Mia Bennet puts it bluntly. “Regardless of whether a positive or negative outcome is reached in Paris at COP 21, it will not dramatically affect the Arctic.”
A delegation of indigenous leaders from the Arctic countries is in Paris at the talks. Both the Inuit Circumpolar Council and the Saami Council have sent delegates, with the aim of highlighting the consequences of a warming climate for the polar regions.
Council representatives are from three distinct Inuit regions: Canada, the USA and Greenland. The Chukotka region of Russia also has a substantial Inuit population, who are not directly represented in Paris, but belong to the Council. The Saami Council has representatives from Finland, Russia, Norway and Sweden. Both sets of delegates are attending as observers, without voting rights.
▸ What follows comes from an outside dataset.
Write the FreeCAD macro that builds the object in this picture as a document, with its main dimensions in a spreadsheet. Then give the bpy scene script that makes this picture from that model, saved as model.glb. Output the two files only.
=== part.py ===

In a position paper, Inuit Circumpolar Council Chair Okalik Eegeesiak of Canada stresses the Inuit’s deep concern about the impacts of climate change on their cultural, social and economic health.
She describes the Arctic’s sensitive ecosystem as a “canary in the coal mine for global change”. Following that metaphor, the canary must be close to suffocating.
The Inuit representatives in Paris are appealing for stronger measures to keep global temperature rise below 1.5 degrees C. They stress that the land and sea sustain their culture and wildlife, “on which we depend for food security, daily nutrition and overall cultural integrity”.
But ultimately, in a world where altruism seldom plays a part, it may be their other argument – the role of the Arctic in influencing the global climate system – that convinces negotiators of the need to work against global warming. With increasing knowledge and awareness of the extent to which the Arctic influences global processes and thus weather and climate all over the globe, the willingness to take measures to prevent further deterioration of the cryosphere is likely to increase. Whether it will be in time is another question. Any negotiator in Paris who has taken a brief moment off to read this – remember, we are not talking about a remote region with a small population. We are all in this together.